Posted: Fri Jan 09, 2009 4:20 am
by Shrew
Just watched this film tonight after seeing pop up in several lists in the top 10 thread. I wouldn't call it an great film, but wow, it was an overpowering experience. Amazing how the fragmentation and flourishes save a wretched script. I give it credit for sounding like something a 15 year-old wrote, and Page's wandering monologue catches a lot of the sensitive, desperate, overdone artistic impulses of adolesence. But even the moments that seem 'real' and not manufactured by Tracey's hurried mind reek of Screenwriting 101. Specifically anything involving the Lance character.

But ah, when the film shuts up it hits some wonderful highs.



A great complement to that other Ellen Page flick of 2007, overflowing with the bitter pain of high school Juno wrapped into one tiny "cautionary whale".

Re: The Tracey Fragments (Bruce McDonald, 2007)

Posted: Sun Oct 04, 2009 6:43 am
by brendanjc
Saw this tonight, the title jumped out at me after recalling a bit of discussion about it in the 2000's list project thread. I can't say it blew me away. I agree with the general sentiment that the film's aesthetics certainly set it apart and after the first 10 minutes or so I didn't find the framing distracting. I thought Page's performance was strong but the script was pretty awful (especially the stuff with Lance, ugh). The film was an interesting, well-acted investigation into the mindset of a stereotypical teenager's mindset after being put through a hackneyed sequence of events. I found it quite similar to My Suicide, another triumph of style (particularly of editing) that freely mixes subjective fantasy with reality, a film bolstered by a strong central performance but also ultimately compromised by its weak screenplay. For every breathtaking montage or moment of genuine sympathy you feel for the characters in either film there's an equally cringeworthy exchange or cliched situation (talking directly to the camera at length, bad high school poetics, generic students who exist only to hate the protagonist). Still, both films are worth taking the chance on, if only for the considerable promise in the hyperactive editing techniques they've adopted.

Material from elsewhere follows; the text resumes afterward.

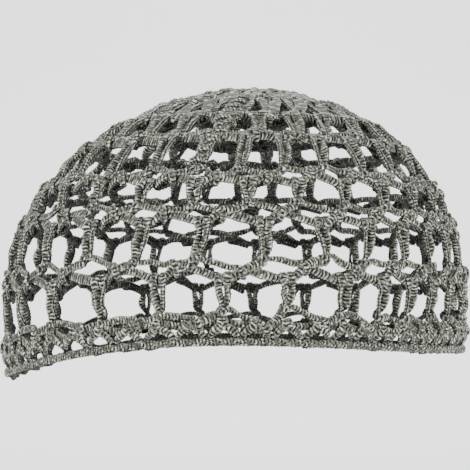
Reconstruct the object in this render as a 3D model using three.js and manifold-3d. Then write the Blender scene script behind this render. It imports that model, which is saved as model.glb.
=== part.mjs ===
// Crochet hair snood: an open net of ribbon yarn, worked in rounds from the crown down to a close rim band.
// It has the form that it takes when it is worn. Millimetres, +Z up, and the front faces -Y.
// The origin is the innermost point of the crown's inside.
import * as THREE from "three";
import { mergeVertices } from "three/addons/utils/BufferGeometryUtils.js";
import Module from "manifold-3d";

const wasm = await Module();
wasm.setup();

// The hollow inside of the net.
const HOLLOW_HALF_WIDTH = 79;
const HOLLOW_HALF_LENGTH = 94;
const CROWN_HEIGHT = 71.5; // from the widest level up to the inside of the crown
const SKIRT_HEIGHT = 15; // from the widest level down to the rim, at the front
const RIM_TUCK = 1.2; // how far the rim is drawn in below the widest level
const CROWN_LEAN = 6.4; // how far the widest level lies to the left of the crown's centre
const SIDE_DROP = 8.2; // how far the rim dips at the sides
const SIDE_DROP_SKEW = 4.5; // how much more it dips on the left, and less on the right
const DROP_START = 0.6; // the share of the meridian below which the dip begins

// The ribbon yarn, as it lies in the stitches.
const NET_THICKNESS = 3.8; // through two crossing strands
const POST_TOP_WIDTH = 5.4; // two strands side by side where they hook into the round above
const POST_FOOT_WIDTH = 4.4;
const CHAIN_WIDTH = 4.4;
const CHAIN_DIP = 3.6; // how far a chain sags between two posts of its round
const OUTER_SHARE = 0.72; // how wide a strand is on its outer side, as a share of its inner side
const CLEARANCE = 0.3; // between two pieces that touch

const STITCHES = 26; // posts in each round of the net
const DIP_PLACE = 0.65; // where a chain's lowest point lies, as a share of the way to the next post

// The rounds of the net. chain: how far down the meridian the round's chain lies, as a share of its length.
// turn: degrees by which the posts are turned to the right. gather: degrees by which they lag on the right.
// crowd: degrees by which they close up at the front and back. dip: the chain's sag, as a share of CHAIN_DIP.
// Each round's posts hang in the gaps of the round before.
const ROUNDS = [
  { name: "crown_gather", chain: 0.363, turn: 10, gather: 0, crowd: 0, dip: 0.7 },
  { name: "mesh_round_1", chain: 0.458, turn: 10.8, gather: 0, crowd: 1.5, dip: 0.8 },
  { name: "mesh_round_2", chain: 0.575, turn: 12, gather: 0, crowd: 5, dip: 1 },
  { name: "mesh_round_3", chain: 0.68, turn: 8.5, gather: 8, crowd: 2, dip: 1 },
  { name: "mesh_round_4", chain: 0.815, turn: 6.3, gather: 16, crowd: 0, dip: 1 },
  { name: "mesh_round_5", chain: 0.942, turn: 4.6, gather: 22, crowd: 0, dip: 0 },
];

// Where the gathering starts, is greatest and has gone again, in degrees from the front towards the right.
const GATHER_START = 10;
const GATHER_PEAK = 95;
const GATHER_END = 370;

// The crown's middle and the rim band.
const START_RING_RADIUS = 4.2; // along the surface, to the middle of the ring's strand
const START_RING_WIDTH = 4.6;
const START_RING_STITCHES = 13;
const GATHER_DEPTH = 1.3; // between two gathered columns of the crown
const EDGE_HEIGHT = 2.6;
const BAND_BULGE = 0.8; // of each close stitch of the band
const BAND_STITCHES_PER_GAP = 2;

const DOME_LENGTH = (CROWN_HEIGHT * Math.PI) / 2;
const MERIDIAN = DOME_LENGTH + SKIRT_HEIGHT;
const SLOPE_STEP = 0.01; // the small step over which the surface's slopes are taken, in millimetres or radians

// How far the surface sinks at one turn: turn 0 is the front and a quarter turn is the right.
function sideDrop(turn, down) {
  const share = Math.max(0, (down / MERIDIAN - DROP_START) / (1 - DROP_START));
  return (SIDE_DROP - SIDE_DROP_SKEW * Math.sin(turn)) * Math.sin(turn) ** 2 * share ** 2;
}

// A point of the net's inner surface. down is the way from the crown's centre along the meridian.
function innerPoint(turn, down) {
  const polar = Math.min(down, DOME_LENGTH) / CROWN_HEIGHT;
  const below = Math.max(0, down - DOME_LENGTH);
  const tuck = (RIM_TUCK * below) / SKIRT_HEIGHT;
  const wide = Math.sin(polar);
  return new THREE.Vector3(
    (HOLLOW_HALF_WIDTH * wide - tuck) * Math.sin(turn) - CROWN_LEAN * wide ** 2,
    -(HOLLOW_HALF_LENGTH * wide - tuck) * Math.cos(turn),
    CROWN_HEIGHT * (Math.cos(polar) - 1) - below - sideDrop(turn, down),
  );
}

// The surface's slopes at a point: the way per millimetre down, and the way per radian round.
function innerSlopes(turn, down) {
  const difference = (a, b) => a.sub(b).divideScalar(2 * SLOPE_STEP);
  return {
    along: difference(innerPoint(turn, down + SLOPE_STEP), innerPoint(turn, down - SLOPE_STEP)),
    round: difference(innerPoint(turn + SLOPE_STEP, down), innerPoint(turn - SLOPE_STEP, down)),
  };
}

// The same point, moved out along the surface's normal.
function netPoint(turn, down, out) {
  const { along, round } = innerSlopes(turn, down);
  return innerPoint(turn, down).addScaledVector(along.cross(round).normalize(), out);
}

// The share of the gathering reached at a turn, in degrees from the front towards the right.
function gatherShare(degrees) {
  const place = THREE.MathUtils.euclideanModulo(degrees - GATHER_START, 360);
  const rise = GATHER_PEAK - GATHER_START;
  const fall = GATHER_END - GATHER_PEAK;
  if (place < rise) return (1 - Math.cos((Math.PI * place) / rise)) / 2;
  if (place < rise + fall) return (1 + Math.cos((Math.PI * (place - rise)) / fall)) / 2;
  return 0;
}

// The turn of post number i of a round, in radians. Every other round is half a gap further.
function postTurn(round, i) {
  const even = (360 / STITCHES) * (i + (round % 2) / 2);
  const { turn, gather, crowd } = ROUNDS[round];
  const crowding = crowd * Math.sin(2 * THREE.MathUtils.degToRad(even));
  return THREE.MathUtils.degToRad(even + turn - gather * gatherShare(even) - crowding);
}

// The chain of a round: its high points at the posts' feet and its low points between them.
function chainStations(round) {
  const { chain, dip } = ROUNDS[round];
  const stations = [];
  for (let i = 0; i < STITCHES; i++) {
    const foot = postTurn(round, i);
    const next = i + 1 < STITCHES ? postTurn(round, i + 1) : postTurn(round, 0) + 2 * Math.PI;
    const half = (CHAIN_DIP * dip) / 2;
    stations.push({ turn: foot, down: chain * MERIDIAN - half });
    stations.push({ turn: foot + DIP_PLACE * (next - foot), down: chain * MERIDIAN + half });
  }
  return stations;
}

// How far down a round's chain is at any turn.
function chainDown(round, turn) {
  const stations = chainStations(round);
  const first = stations[0].turn;
  const at = first + THREE.MathUtils.euclideanModulo(turn - first, 2 * Math.PI);
  stations.push({ turn: first + 2 * Math.PI, down: stations[0].down });
  const k = stations.findIndex((s, i) => i > 0 && s.turn >= at);
  const [a, b] = [stations[k - 1], stations[k]];
  return THREE.MathUtils.mapLinear(at, a.turn, b.turn, a.down, b.down);
}

// A strand's section: flat inside and narrower outside, as [across, out] points.
function strandSection(width, thickness, grow = 0) {
  const half = width / 2 + grow;
  const flat = half * OUTER_SHARE;
  return [
    [-half, -grow],
    [-flat, thickness + grow],
    [flat, thickness + grow],
    [half, -grow],
  ];
}

// A closed body through rings of equal size: its ends are capped, or it closes on itself.
// Seen along the way that the rings follow, each ring's points run clockwise.
function loft(rings, closed) {
  const sides = rings[0].length;
  const spans = closed ? rings.length : rings.length - 1;
  const index = [];
  for (let r = 0; r < spans; r++) {
    for (let s = 0; s < sides; s++) {
      const a = r * sides + s;
      const b = r * sides + ((s + 1) % sides);
      const c = ((r + 1) % rings.length) * sides + s;
      const d = ((r + 1) % rings.length) * sides + ((s + 1) % sides);
      index.push(a, b, c, b, d, c);
    }
  }
  if (!closed) {
    const last = (rings.length - 1) * sides;
    for (let s = 1; s + 1 < sides; s++) {
      index.push(0, s + 1, s);
      index.push(last, last + s, last + s + 1);
    }
  }
  const geometry = new THREE.BufferGeometry().setFromPoints(rings.flat());
  geometry.setIndex(index);
  return geometry;
}

// A geometry as a manifold-3d solid.
function solid(geometry) {
  const merged = mergeVertices(geometry);
  const triVerts = new Uint32Array(merged.index.array);
  const vertProperties = merged.attributes.position.array;
  return new wasm.Manifold(new wasm.Mesh({ numProp: 3, vertProperties, triVerts }));
}

// A ring right round the net, with its section across the meridian at each station.
function ringSolid(stations, section) {
  return solid(
    loft(
      stations.map(({ turn, down }) => section.map(([across, out]) => netPoint(turn, down + across, out))),
      true,
    ),
  );
}

function chainSolid(round, grow = 0) {
  return ringSolid(chainStations(round), strandSection(CHAIN_WIDTH, NET_THICKNESS, grow));
}

// A post, from the middle of the chain above to the middle of its own chain.
function postSolid(round, i) {
  const turn = postTurn(round, i);
  const top = chainDown(round - 1, turn);
  const foot = chainDown(round, turn);
  const ring = (down, width) => {
    const girth = innerSlopes(turn, down).round.length();
    const section = strandSection(width, NET_THICKNESS - CLEARANCE);
    return section.map(([across, out]) => netPoint(turn - across / girth, down, out));
  };
  return solid(loft([ring(top, POST_TOP_WIDTH), ring(foot, POST_FOOT_WIDTH)], false));
}

// One round of the net: its posts and its chain, clear of the chain that it hangs from.
function meshRound(round) {
  let posts = postSolid(round, 0);
  for (let i = 1; i < STITCHES; i++) posts = posts.add(postSolid(round, i));
  return posts.subtract(chainSolid(round - 1, CLEARANCE)).add(chainSolid(round));
}

// The gathered rounds of the crown: ridged by the columns of stitches, and ended by their last chain.
function crownGather() {
  const top = START_RING_RADIUS + START_RING_WIDTH / 2 + CLEARANCE;
  const half = CHAIN_WIDTH / 2;
  const rings = chainStations(0).map(({ turn, down }, i) => {
    const hollow = NET_THICKNESS - (i % 2 ? GATHER_DEPTH : 0);
    const middle = (top + down) / 2;
    const section = [
      [top, 0],
      [top, hollow],
      [middle, hollow],
      [down - half, hollow],
      [down - half * OUTER_SHARE, NET_THICKNESS],
      [down + half * OUTER_SHARE, NET_THICKNESS],
      [down + half, 0],
      [middle, 0],
    ];
    return section.map(([place, out]) => netPoint(turn, place, out));
  });
  return solid(loft(rings, true));
}

// The ring of stitches that the work starts from, round a small hole.
function startRing() {
  const stations = Array.from({ length: START_RING_STITCHES }, (_, i) => ({
    turn: (2 * Math.PI * i) / START_RING_STITCHES,
    down: START_RING_RADIUS,
  }));
  return ringSolid(stations, strandSection(START_RING_WIDTH, NET_THICKNESS));
}

// The close row of stitches below the net, each one bulging a little.
function bandRound() {
  const last = ROUNDS.length - 1;
  const top = ROUNDS[last].chain * MERIDIAN + CHAIN_WIDTH / 2 + CLEARANCE;
  const bottom = MERIDIAN - EDGE_HEIGHT - CLEARANCE;
  const steps = 2 * BAND_STITCHES_PER_GAP;
  const rings = [];
  for (let i = 0; i < steps * STITCHES; i++) {
    const turn = postTurn(last, i / steps);
    const out = NET_THICKNESS - (i % 2 ? BAND_BULGE : 0);
    rings.push([
      netPoint(turn, top, 0),
      netPoint(turn, top, out),
      netPoint(turn, bottom, out),
      netPoint(turn, bottom, 0),
    ]);
  }
  return solid(loft(rings, true));
}

// The rolled strand along the rim's lower edge.
function bandEdge() {
  const stations = Array.from({ length: 2 * STITCHES }, (_, i) => ({
    turn: (Math.PI * i) / STITCHES,
    down: MERIDIAN - EDGE_HEIGHT / 2,
  }));
  return ringSolid(stations, strandSection(EDGE_HEIGHT, NET_THICKNESS));
}

const ribbonYarn = new THREE.MeshStandardMaterial({ color: 0x757771, roughness: 0.72, metalness: 0.1 });
const closeYarn = new THREE.MeshStandardMaterial({ color: 0x6d6f69, roughness: 0.76, metalness: 0.1 });

const snood = new THREE.Group();

// A solid as a named mesh of the assembly.
function addPiece(name, body, material) {
  const mesh = body.getMesh();
  const geometry = new THREE.BufferGeometry();
  geometry.setAttribute("position", new THREE.BufferAttribute(new Float32Array(mesh.vertProperties), 3));
  geometry.setIndex(new THREE.BufferAttribute(new Uint32Array(mesh.triVerts), 1));
  geometry.computeVertexNormals();
  const piece = new THREE.Mesh(geometry, material);
  piece.name = name;
  snood.add(piece);
}

addPiece("start_ring", startRing(), closeYarn);
addPiece(ROUNDS[0].name, crownGather(), closeYarn);
for (let round = 1; round < ROUNDS.length; round++) addPiece(ROUNDS[round].name, meshRound(round), ribbonYarn);
addPiece("band_round", bandRound(), closeYarn);
addPiece("band_edge", bandEdge(), closeYarn);

export default snood;
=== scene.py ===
"""Crochet hair snood: an open net of ribbon yarn, laid stitch by stitch over the frame's rounds.

Every round of the work is one piece of real yarn. The stitches' yarn is a table of points, each placed
from the anchors of its stitch, and a ribbon section is carried along the smooth curve through them.
Lengths are millimetres in the classes of the yarn and metres in those of the studio, and the meshes are
made in metres.
"""

import logging
from dataclasses import dataclass
from enum import Enum, auto

import bpy
import numpy as np
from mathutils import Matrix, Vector


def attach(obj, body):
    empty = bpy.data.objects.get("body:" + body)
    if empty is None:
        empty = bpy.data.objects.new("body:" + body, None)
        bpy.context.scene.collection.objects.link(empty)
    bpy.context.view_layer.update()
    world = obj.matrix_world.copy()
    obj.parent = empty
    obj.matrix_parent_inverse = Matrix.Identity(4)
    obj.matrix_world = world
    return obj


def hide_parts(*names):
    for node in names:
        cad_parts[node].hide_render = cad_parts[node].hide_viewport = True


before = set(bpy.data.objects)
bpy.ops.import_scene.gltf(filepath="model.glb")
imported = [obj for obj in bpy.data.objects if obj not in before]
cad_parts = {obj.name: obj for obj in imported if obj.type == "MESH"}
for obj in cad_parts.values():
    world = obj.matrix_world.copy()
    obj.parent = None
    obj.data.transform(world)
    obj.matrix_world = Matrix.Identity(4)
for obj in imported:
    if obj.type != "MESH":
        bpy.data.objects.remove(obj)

MM = 0.001
TINY = 1e-9
CIRCLE = 360.0
SLOT = "ribbon_yarn"
UV_MAP = "UVMap"
# Heights out from the net's inner surface, which the yarn's material turns into painted shade.
HEIGHT_ATTRIBUTE = "net_height"
SHADER = "Principled BSDF"
BLACK = (0.0, 0.0, 0.0, 1.0)
WHITE = (1.0, 1.0, 1.0, 1.0)
LOG = logging.getLogger("snood")

Triple = tuple[float, float, float]
Tube = tuple[np.ndarray, np.ndarray, np.ndarray]


def unit(vectors: np.ndarray) -> np.ndarray:
    """The vectors scaled to length one."""
    return vectors / np.maximum(np.linalg.norm(vectors, axis=-1, keepdims=True), TINY)


def mix(a: np.ndarray, b: np.ndarray, share: float) -> np.ndarray:
    """The values a share of the way from a to b."""
    return a + share * (b - a)


def full_turn(index: np.ndarray) -> np.ndarray:
    """A whole turn for the first stitch, whose neighbour before it is the round's last, else none."""
    return np.where(index == 0, 2 * np.pi, 0.0)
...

This also reminded me a bit of Paranoid Park, in content at least, but it doesn't compare nearly as favorably to that beautiful film for me.

I was a bit surprised to see this film's director is the same person behind Pontypool, a zombie flick I've been looking forward to catching; seeing this makes me anticipate it more since even a basic interest or understanding of human emotion is beyond the grasp of most horror directors (saying this as a fan of the genre).

Re:

Posted: Sat Oct 10, 2009 10:37 pm
by eljacko
I might as well have just kept Murdoch's quotation here, because I too watched this movie last Sunday, almost on a whim, thanks to this thread and found it fantastic and incredibly moving; I spent most of the day just thinking about what the hell was going on in Tracey's life (and making any sort of parallels to my own). Jeez.
Murdoch wrote:
Spoiler
What was the significance of her psychiatrist being a man dressed as a woman? It is accepted in the film that Dr. Heker is a woman, despite being played by Julian Richings. I saw it as symbolic of the surreal experience that visiting a psychiatrist was for her; the transvestite doctor coupled with the white wall-less room that is surrounded by darkness created a place seemingly separated from the world.
Spoiler
I think it's supposed to add to the unreality of those scenes. While most of the film has those traces of a dream world, to me, the psychiatrist scenes were designed entirely to be a dream of her's. If this girl views the world around her as so broken, it would only make sense that her world's attempt to engage with her on a "meaningful" level would reflect that.

unrelated, but I cannot remember the effect of "movie sex" being spelled out so clearly as this film, and that hit me like a ton of bricks.

Re: The Tracey Fragments (Bruce McDonald, 2007)

Posted: Sun Jun 07, 2020 7:37 pm
by bottled spider
Good film. Perhaps it could have been even more fragmentary and disorientating, harder still to distinguish real from imagined. Whether or not McDonald should have risked more complex fracturing, he certainly should have simplified the story. True, misfortune breeds misfortune, and a girl who has an unhappy home life is that much more likely to be bullied at school, and in turn, a victim of bullying is that much more vulnerable to exploitation. All the same, the film lays it on a bit thick:
Spoiler
The attempted rape is an episode too many in a catalog of miseries. Tracey escapes the attacker not because that could realistically happen under the circumstances, but because the film can't go there. Since her escape is all too obviously expedient, it would have been better to drop the episode altogether.
Other than a gripe about too much stuff happening, this was a tour de force of editing.

Re: The Tracey Fragments (Bruce McDonald, 2007)

Posted: Fri Nov 27, 2020 4:52 am
by therewillbeblus
I thought this was incredible, and domino already hit why in the first post better than I could, so I'll just add to the praise with awe at how form can mimic the scattered psyche living with active trauma and point out my favorite part:
Spoiler
Page spends a good portion of the film as publicly volatile, but there's a terrific moment when she says, “Do you remember in the news when two retards had a kid? That was me! Just kidding..

That pause on "just kidding" hit me like a ton of bricks. Her impulsive animosity, projectile of anger towards anyone and everyone, is pulled back by a brief self-conscious awareness that her emotions and problematic behavior is sourced in her own discomfort with herself and her unfair circumstances. The end of that sentence uttered in meek desperation calls for the desire to be wanted, to belong, to appreciate her support system because it’s all she has… but that voice isn’t strong, isn’t reinforced, and so the glimmer of hope floats away and we return to a misguided resilience without the tools to safely cope in a healthy way.